Me he extendido en esta glosa de experiencias, conceptos y modelos porque conforme pasan los días y me voy enterando de las diversas aristas del escándalo de la UPAD no cesa de crecer mi estupor. Por decirlo con una expresión de uso diario: no lo puedo creer.
No ampliaré al respecto porque esta nota ya es larga, y porque han corrido y siguen corriendo ríos de tinta al respecto. Voy a limitarme a señalar tres elementos:
Improvisación. No puede ser que la UPAD haya funcionado durante tanto tiempo y que después se haya intentado consolidar su marco normativo mediante el trágico decreto.
Descoordinación. Es inexcusable que la UPAD haya sido puesta en marcha sin los convenios y mecanismos indispensables con su entorno; para el caso resalta la ausencia de nexos estables con la Comisión Nacional de Datos Abiertos o con MIDEPLAN.
Desorganización. No es de recibo que la estructura organizacional de la UPAD haya sido tan frágil, tan ad líbitum. Si fuera al contrario, sus responsables la habrían podido defender, en vez de saltar por la borda en masa con sus renuncias.
Hay un término muy nuestro que engloba estos tres aspectos: chambonada.

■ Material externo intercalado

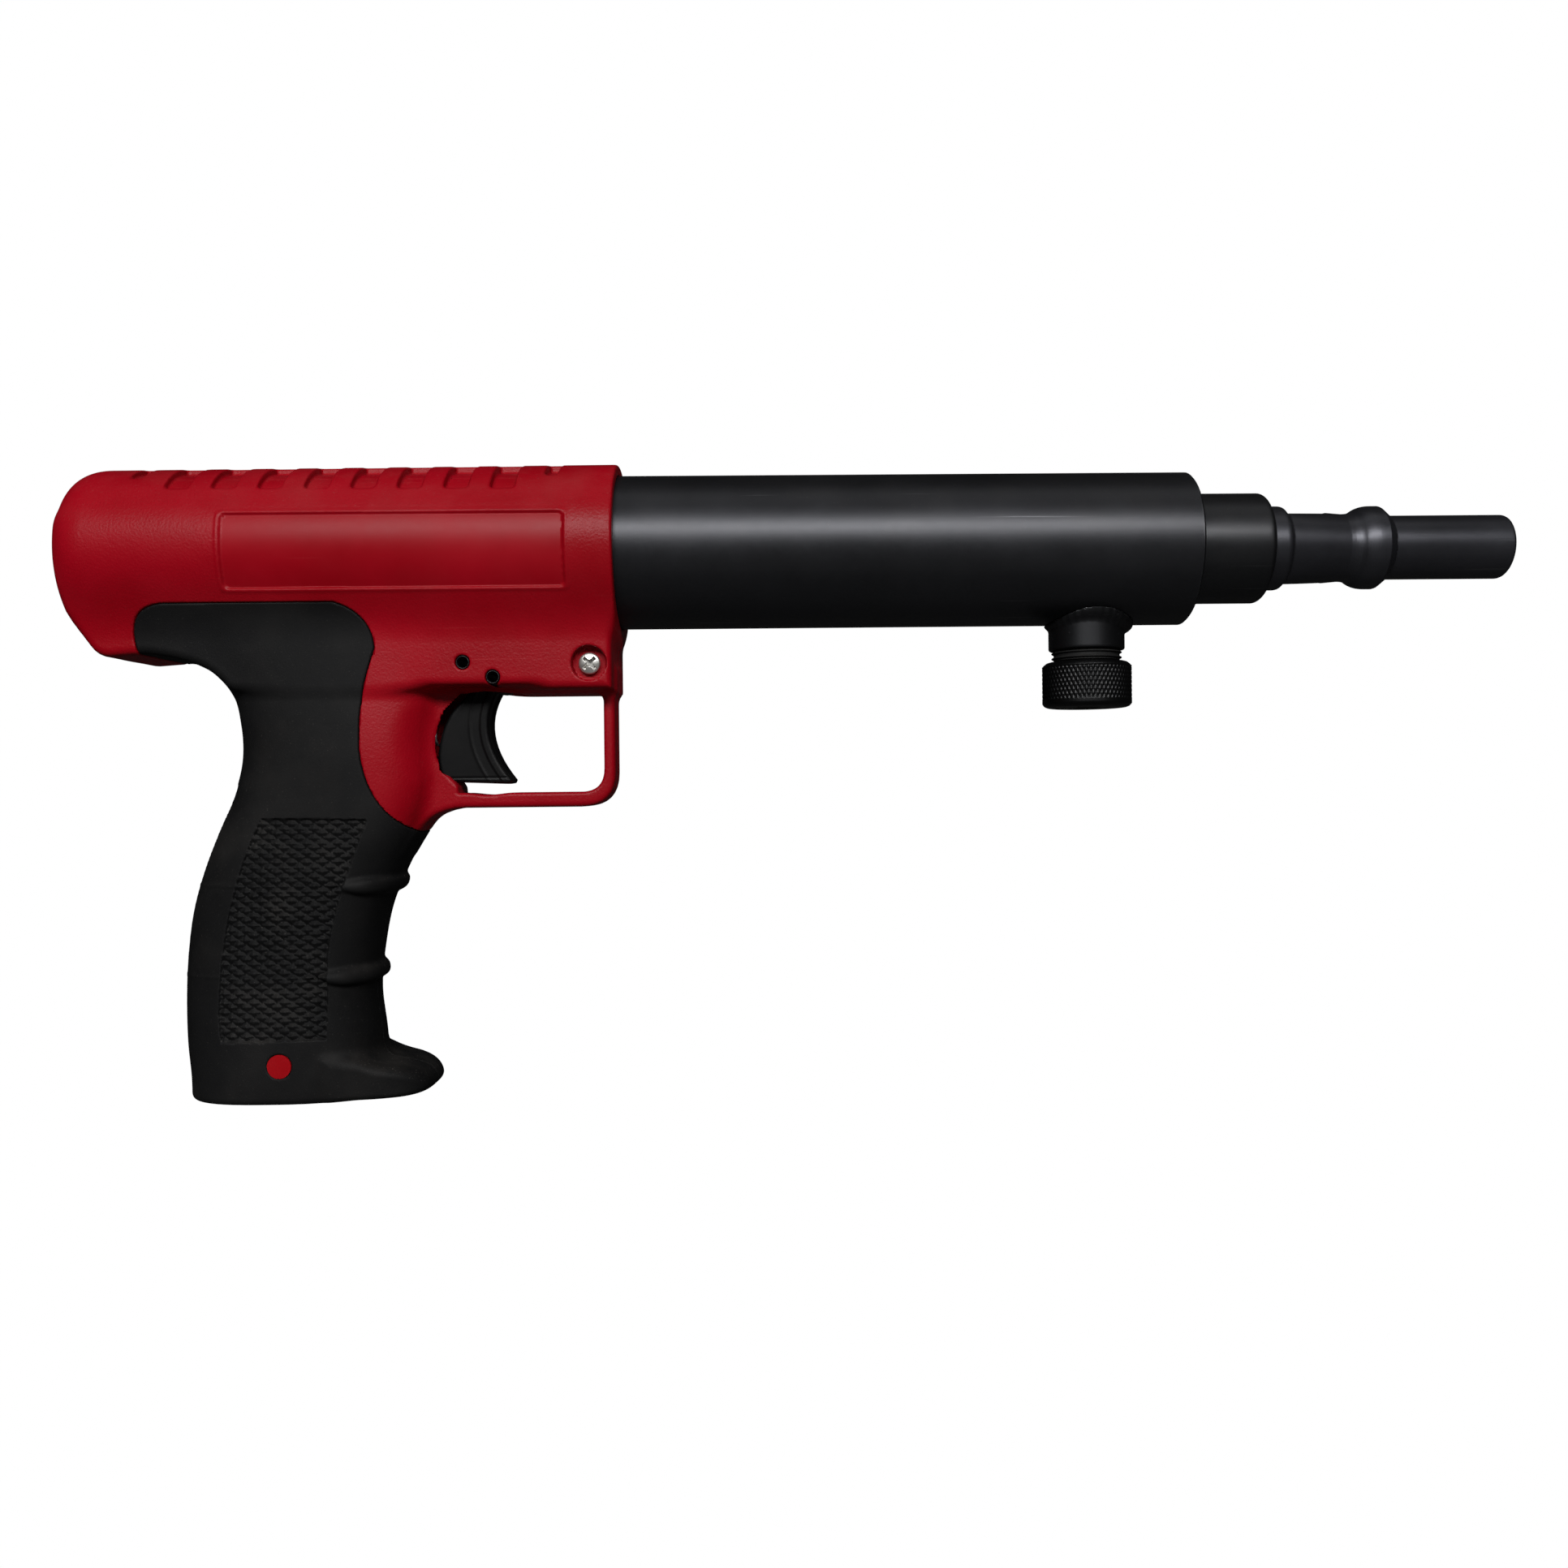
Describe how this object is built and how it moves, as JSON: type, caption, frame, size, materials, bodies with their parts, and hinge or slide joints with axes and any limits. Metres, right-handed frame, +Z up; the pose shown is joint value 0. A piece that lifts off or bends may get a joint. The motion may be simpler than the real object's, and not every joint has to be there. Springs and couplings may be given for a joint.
{
  "type": "powder-actuated nail gun",
  "caption": "Powder-actuated nail gun with a silencer tube, push-in nose, pistol grip, guarded trigger and a knurled relief knob.",
  "frame": {"origin": "centre of the muzzle's mouth", "axes": "+X out of the muzzle along the bore, +Z up, so +Y is the tool's left-hand side"},
  "size_m": [0.3566, 0.0436, 0.1556],
  "materials": {
    "red_nylon": "fine moulded grain",
    "soft_cover": "fine matte grain with moulded checkering",
    "red_plug": "satin",
    "zinc_steel": "zinc plated",
    "blued_tube": "blued, satin",
    "blued_nose": "blued, satin",
    "blued_collar": "blued, satin",
    "blued_steel": "blued, satin",
    "knurled_steel": "blued, diamond knurl",
    "pin_steel": "blacked",
    "bare_steel": "ground and oiled",
    "spring_steel": "drawn wire",
    "bronze": "turned",
    "buffer_rubber": "moulded",
    "seal_rubber": "moulded",
    "trigger_nylon": "satin"
  },
  "bodies": {
    "frame": {"housing_right": "red_nylon", "housing_left": "red_nylon", "grip_cover_right": "soft_cover", "grip_cover_left": "soft_cover", "grip_plugs": "red_plug", "grip_screw": "zinc_steel", "grip_nut": "zinc_steel", "front_screw": "zinc_steel", "front_nut": "zinc_steel", "silencer_tube": "blued_tube", "front_bushing": "bronze", "bushing_clip": "spring_steel", "stop_ring": "spring_steel", "muffler_sleeve": "bare_steel", "breech_cup": "blued_steel", "striker_sleeve": "blued_steel", "rear_cap": "blued_steel", "end_buffer": "buffer_rubber", "port_boss": "blued_steel", "knob_seal": "seal_rubber", "knob_clip": "spring_steel", "nose_spring": "spring_steel", "striker_spring": "spring_steel", "sear_spring": "spring_steel", "trigger_spring": "spring_steel", "trigger_pin": "pin_steel", "sear_pin": "pin_steel"},
    "nose": {"muzzle_nozzle": "blued_nose", "barrel_collar": "blued_collar", "barrel_nut": "blued_steel", "inner_barrel": "blued_steel", "rod_guide_front": "bronze", "rod_guide_rear": "bronze", "rod_spring": "spring_steel"},
    "firing_rod": {"firing_rod": "bare_steel"},
    "striker": {"striker": "bare_steel"},
    "trigger": {"trigger": "trigger_nylon"},
    "sear": {"sear": "blued_steel"},
    "relief_knob": {"relief_knob": "knurled_steel"},
    "relief_plug": {"relief_plug": "bare_steel"}
  },
  "joints": [
    {"name": "nose_push", "type": "slide", "parent": "frame", "child": "nose", "axis": [-1, 0, 0], "range_m": [0, 0.016], "stiffness_N_per_m": 1500, "springref_m": -0.02, "deforming": ["nose_spring"]},
    {"name": "rod_fire", "type": "slide", "parent": "nose", "child": "firing_rod", "axis": [1, 0, 0], "range_m": [0, 0.003], "stiffness_N_per_m": 600, "springref_m": -0.008, "deforming": ["rod_spring"]},
    {"name": "striker_cock", "type": "slide", "parent": "frame", "child": "striker", "axis": [-1, 0, 0], "range_m": [0, 0.012], "stiffness_N_per_m": 1200, "springref_m": -0.01, "deforming": ["striker_spring"]},
    {"name": "trigger_pull", "type": "hinge", "parent": "frame", "child": "trigger", "pos_m": [-0.2528, 0, -0.0319], "axis": [0, 1, 0], "range_deg": [0, 14], "stiffness_Nm_per_rad": 0.6, "springref_deg": -17.19, "deforming": ["trigger_spring"]},
    {"name": "sear_rock", "type": "hinge", "parent": "frame", "child": "sear", "pos_m": [-0.26, 0, -0.0283], "axis": [0, 1, 0], "range_deg": [-8.5, 0], "stiffness_Nm_per_rad": 0.2, "springref_deg": 11.46, "deforming": ["sear_spring"]},
    {"name": "knob_turn", "type": "hinge", "parent": "frame", "child": "relief_knob", "pos_m": [-0.1058, 0, -0.035], "axis": [0, 0, 1], "range_deg": [0, 270]},
    {"name": "plug_lift", "type": "slide", "parent": "frame", "child": "relief_plug", "axis": [0, 0, -1], "range_m": [0, 0.00225]}
  ],
  "couplings": [
    {"joint": "sear_rock", "follows": "trigger_pull", "ratio": -0.6},
    {"joint": "plug_lift", "follows": "knob_turn", "m_per_rad": 0.00047746}
  ]
}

Y está tan claro en este desastre, que yo me atrevería a decir que el dolo primario aquí no ha sido el intento de manipular datos sensibles de la ciudadanía. Esto es habitual, y se hace en un ministerio de trabajo, en una corte, en un banco, en cualquiera de los casos que reseñé antes.
Lo que en rigor conlleva un daño a nuestra sociedad, real y potencial y jurídicamente de la mayor relevancia, es la chambonada con que todo esto se hizo. La intención era tan buena como necesaria, pero la torpeza no es excusa; llámesele malpraxis, impericia o negligencia.
El chambón es culpable. Y bien lo dice el viejo refrán: al que es tonto ni Dios lo quiere.